_SHORT TASK_
Return only the stretch of the material below that begins with the line containing "What OpenSCAD source" and ends with the line containing "lap_clear = 0.2; // [0.1:0.05:0.3]", exactly; both of those lines belong to it.

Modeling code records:
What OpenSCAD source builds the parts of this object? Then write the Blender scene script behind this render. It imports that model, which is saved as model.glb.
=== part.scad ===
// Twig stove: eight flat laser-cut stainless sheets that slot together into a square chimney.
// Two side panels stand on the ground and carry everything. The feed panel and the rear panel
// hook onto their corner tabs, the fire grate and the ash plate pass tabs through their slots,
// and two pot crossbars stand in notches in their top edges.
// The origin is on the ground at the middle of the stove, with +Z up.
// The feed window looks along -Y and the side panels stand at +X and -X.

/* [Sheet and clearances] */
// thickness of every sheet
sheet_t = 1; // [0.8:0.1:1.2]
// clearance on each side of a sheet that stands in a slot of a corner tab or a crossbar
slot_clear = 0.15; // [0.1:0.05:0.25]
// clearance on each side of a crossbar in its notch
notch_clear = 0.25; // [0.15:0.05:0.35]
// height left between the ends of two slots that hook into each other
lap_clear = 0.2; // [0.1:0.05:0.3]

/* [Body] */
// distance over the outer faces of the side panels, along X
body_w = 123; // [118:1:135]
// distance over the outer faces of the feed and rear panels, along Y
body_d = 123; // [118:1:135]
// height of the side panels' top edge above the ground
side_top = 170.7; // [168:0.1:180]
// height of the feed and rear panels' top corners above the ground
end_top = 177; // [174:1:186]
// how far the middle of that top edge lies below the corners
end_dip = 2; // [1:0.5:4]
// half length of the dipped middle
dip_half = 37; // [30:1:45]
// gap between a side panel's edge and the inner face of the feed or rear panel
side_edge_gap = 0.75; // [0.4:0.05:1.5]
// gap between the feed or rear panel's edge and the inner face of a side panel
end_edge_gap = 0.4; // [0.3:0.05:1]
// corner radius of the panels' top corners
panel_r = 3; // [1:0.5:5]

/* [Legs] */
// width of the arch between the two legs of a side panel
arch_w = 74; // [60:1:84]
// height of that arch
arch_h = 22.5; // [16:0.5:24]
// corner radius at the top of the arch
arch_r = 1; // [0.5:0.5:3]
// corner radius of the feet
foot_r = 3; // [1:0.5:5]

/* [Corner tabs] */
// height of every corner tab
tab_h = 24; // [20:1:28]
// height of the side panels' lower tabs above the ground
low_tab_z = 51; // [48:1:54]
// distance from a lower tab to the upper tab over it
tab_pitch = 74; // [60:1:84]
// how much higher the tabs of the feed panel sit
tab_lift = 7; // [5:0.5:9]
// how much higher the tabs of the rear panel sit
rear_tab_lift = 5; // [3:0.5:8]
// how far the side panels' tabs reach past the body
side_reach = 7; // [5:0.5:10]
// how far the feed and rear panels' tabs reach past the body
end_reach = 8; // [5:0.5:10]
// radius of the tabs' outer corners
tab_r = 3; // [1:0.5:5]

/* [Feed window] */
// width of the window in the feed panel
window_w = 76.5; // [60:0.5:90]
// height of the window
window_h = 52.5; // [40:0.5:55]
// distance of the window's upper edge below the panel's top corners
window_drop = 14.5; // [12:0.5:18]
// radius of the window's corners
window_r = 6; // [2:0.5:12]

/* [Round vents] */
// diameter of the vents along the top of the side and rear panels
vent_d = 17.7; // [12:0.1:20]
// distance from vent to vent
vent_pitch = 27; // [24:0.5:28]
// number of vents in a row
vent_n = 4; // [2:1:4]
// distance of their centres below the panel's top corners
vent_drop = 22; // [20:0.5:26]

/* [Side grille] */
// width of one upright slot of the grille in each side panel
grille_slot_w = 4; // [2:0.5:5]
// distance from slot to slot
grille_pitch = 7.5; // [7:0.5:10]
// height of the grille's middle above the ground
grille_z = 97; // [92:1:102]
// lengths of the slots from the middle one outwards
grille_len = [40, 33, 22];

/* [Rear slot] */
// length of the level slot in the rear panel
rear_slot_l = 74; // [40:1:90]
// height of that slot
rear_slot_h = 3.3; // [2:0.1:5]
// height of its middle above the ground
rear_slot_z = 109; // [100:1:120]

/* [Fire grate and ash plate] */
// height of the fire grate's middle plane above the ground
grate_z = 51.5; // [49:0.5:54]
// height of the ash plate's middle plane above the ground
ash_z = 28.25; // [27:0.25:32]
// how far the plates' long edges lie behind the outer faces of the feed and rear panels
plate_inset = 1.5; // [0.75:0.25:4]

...

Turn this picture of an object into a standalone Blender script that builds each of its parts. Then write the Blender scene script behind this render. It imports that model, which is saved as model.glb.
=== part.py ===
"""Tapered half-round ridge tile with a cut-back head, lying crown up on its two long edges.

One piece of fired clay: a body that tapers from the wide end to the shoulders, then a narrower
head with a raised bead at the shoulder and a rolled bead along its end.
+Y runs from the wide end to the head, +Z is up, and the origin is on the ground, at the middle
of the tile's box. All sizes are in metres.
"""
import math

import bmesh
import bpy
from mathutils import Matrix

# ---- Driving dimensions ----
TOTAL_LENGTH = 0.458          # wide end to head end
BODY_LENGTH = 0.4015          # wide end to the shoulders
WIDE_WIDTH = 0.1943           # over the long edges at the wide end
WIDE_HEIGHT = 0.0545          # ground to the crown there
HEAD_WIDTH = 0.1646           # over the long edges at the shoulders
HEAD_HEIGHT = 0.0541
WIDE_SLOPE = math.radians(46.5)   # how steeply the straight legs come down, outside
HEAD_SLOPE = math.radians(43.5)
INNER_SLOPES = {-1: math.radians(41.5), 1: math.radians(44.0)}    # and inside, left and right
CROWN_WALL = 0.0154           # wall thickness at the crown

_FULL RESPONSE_
What OpenSCAD source builds the parts of this object? Then write the Blender scene script behind this render. It imports that model, which is saved as model.glb.
=== part.scad ===
// Twig stove: eight flat laser-cut stainless sheets that slot together into a square chimney.
// Two side panels stand on the ground and carry everything. The feed panel and the rear panel
// hook onto their corner tabs, the fire grate and the ash plate pass tabs through their slots,
// and two pot crossbars stand in notches in their top edges.
// The origin is on the ground at the middle of the stove, with +Z up.
// The feed window looks along -Y and the side panels stand at +X and -X.

/* [Sheet and clearances] */
// thickness of every sheet
sheet_t = 1; // [0.8:0.1:1.2]
// clearance on each side of a sheet that stands in a slot of a corner tab or a crossbar
slot_clear = 0.15; // [0.1:0.05:0.25]
// clearance on each side of a crossbar in its notch
notch_clear = 0.25; // [0.15:0.05:0.35]
// height left between the ends of two slots that hook into each other
lap_clear = 0.2; // [0.1:0.05:0.3]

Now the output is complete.